— start THE RECORDS —
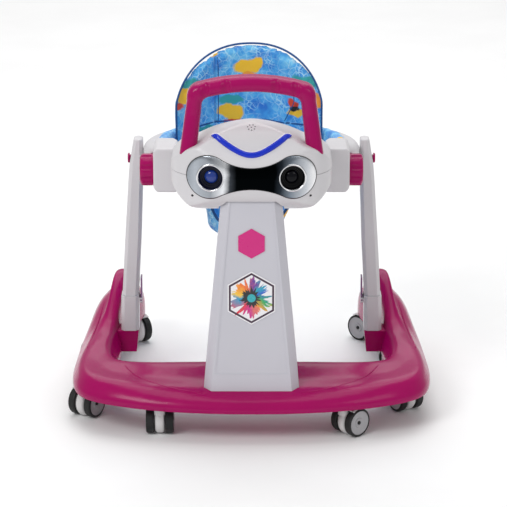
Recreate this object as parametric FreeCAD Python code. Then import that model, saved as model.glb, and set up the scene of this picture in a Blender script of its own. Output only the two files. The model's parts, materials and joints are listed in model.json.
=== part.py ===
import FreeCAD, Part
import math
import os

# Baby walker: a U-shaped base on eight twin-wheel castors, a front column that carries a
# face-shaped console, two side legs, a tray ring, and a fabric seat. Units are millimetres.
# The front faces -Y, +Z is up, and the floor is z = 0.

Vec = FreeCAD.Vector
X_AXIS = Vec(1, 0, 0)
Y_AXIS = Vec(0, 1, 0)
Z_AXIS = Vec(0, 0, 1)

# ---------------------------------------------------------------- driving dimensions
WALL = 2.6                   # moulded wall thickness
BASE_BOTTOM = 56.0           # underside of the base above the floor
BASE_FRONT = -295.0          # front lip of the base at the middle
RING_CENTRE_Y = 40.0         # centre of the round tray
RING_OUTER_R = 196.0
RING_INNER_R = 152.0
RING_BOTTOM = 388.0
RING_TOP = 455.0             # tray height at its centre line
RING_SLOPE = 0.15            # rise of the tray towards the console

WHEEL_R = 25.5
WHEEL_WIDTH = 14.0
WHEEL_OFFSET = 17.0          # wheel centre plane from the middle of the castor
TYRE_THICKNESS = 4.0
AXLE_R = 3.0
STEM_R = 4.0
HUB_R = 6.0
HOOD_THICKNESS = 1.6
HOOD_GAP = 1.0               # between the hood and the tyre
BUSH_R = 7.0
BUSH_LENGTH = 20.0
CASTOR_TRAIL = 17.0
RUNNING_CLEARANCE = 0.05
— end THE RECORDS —
— start THE RECORDS —
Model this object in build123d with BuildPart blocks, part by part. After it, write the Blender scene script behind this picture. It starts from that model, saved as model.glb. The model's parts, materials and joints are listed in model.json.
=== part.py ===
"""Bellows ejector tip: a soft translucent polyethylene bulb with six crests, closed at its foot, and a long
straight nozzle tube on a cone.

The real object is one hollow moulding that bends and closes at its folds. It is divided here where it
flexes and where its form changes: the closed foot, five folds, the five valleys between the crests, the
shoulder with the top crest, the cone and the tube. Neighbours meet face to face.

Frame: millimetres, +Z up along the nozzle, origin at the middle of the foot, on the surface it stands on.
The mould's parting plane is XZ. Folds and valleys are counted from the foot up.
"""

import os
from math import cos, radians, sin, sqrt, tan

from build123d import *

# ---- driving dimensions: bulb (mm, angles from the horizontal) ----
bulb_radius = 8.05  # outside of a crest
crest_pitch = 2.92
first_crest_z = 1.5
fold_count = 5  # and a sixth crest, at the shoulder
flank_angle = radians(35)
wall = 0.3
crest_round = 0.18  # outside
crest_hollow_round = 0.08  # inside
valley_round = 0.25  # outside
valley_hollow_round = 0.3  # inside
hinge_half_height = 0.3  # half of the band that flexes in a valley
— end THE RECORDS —
— start THE RECORDS —
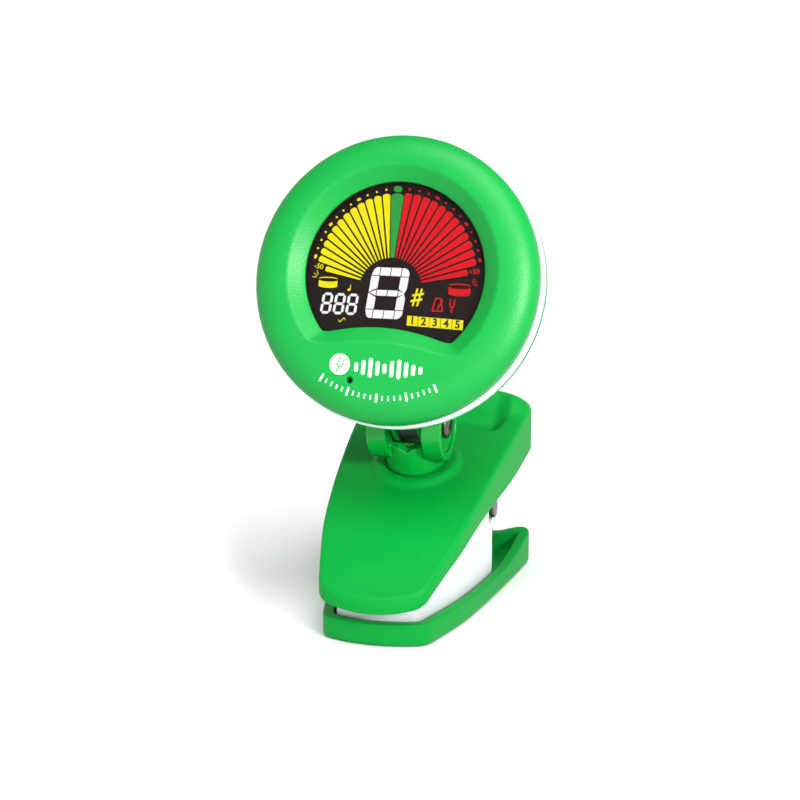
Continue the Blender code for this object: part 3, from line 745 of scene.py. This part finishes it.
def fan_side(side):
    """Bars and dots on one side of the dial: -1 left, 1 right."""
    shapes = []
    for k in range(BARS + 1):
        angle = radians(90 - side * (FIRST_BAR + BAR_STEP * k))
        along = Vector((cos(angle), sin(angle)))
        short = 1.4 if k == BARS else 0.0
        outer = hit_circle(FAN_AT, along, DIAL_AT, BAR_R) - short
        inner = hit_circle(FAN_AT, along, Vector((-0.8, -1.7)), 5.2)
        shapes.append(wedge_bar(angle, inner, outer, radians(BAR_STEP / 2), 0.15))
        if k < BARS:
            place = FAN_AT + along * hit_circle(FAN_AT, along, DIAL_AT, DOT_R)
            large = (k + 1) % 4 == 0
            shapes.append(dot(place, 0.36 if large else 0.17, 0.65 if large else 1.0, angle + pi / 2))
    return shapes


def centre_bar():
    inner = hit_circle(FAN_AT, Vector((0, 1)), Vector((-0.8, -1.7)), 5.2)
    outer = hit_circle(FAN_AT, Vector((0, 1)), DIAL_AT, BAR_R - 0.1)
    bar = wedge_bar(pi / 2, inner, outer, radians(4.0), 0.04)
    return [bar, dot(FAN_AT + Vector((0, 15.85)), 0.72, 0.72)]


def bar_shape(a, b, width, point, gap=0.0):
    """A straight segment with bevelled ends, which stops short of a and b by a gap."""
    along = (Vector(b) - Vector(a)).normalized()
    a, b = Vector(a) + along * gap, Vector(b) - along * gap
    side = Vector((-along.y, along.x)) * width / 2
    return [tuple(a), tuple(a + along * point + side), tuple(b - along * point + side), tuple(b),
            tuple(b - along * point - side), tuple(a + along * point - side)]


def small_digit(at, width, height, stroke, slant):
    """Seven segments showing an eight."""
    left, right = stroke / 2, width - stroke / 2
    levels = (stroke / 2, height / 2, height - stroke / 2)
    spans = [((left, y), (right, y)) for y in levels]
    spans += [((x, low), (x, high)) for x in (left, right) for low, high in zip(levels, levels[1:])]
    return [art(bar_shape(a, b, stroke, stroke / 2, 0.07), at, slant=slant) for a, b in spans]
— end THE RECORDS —
Give back, word for word, each line from the one containing "Recreate this object" down to the one containing "Z_AXIS = Vec(0, 0, 1)", including those two lines.

Recreate this object as parametric FreeCAD Python code. Then import that model, saved as model.glb, and set up the scene of this picture in a Blender script of its own. Output only the two files. The model's parts, materials and joints are listed in model.json.
=== part.py ===
import FreeCAD, Part
import math
import os

# Baby walker: a U-shaped base on eight twin-wheel castors, a front column that carries a
# face-shaped console, two side legs, a tray ring, and a fabric seat. Units are millimetres.
# The front faces -Y, +Z is up, and the floor is z = 0.

Vec = FreeCAD.Vector
X_AXIS = Vec(1, 0, 0)
Y_AXIS = Vec(0, 1, 0)
Z_AXIS = Vec(0, 0, 1)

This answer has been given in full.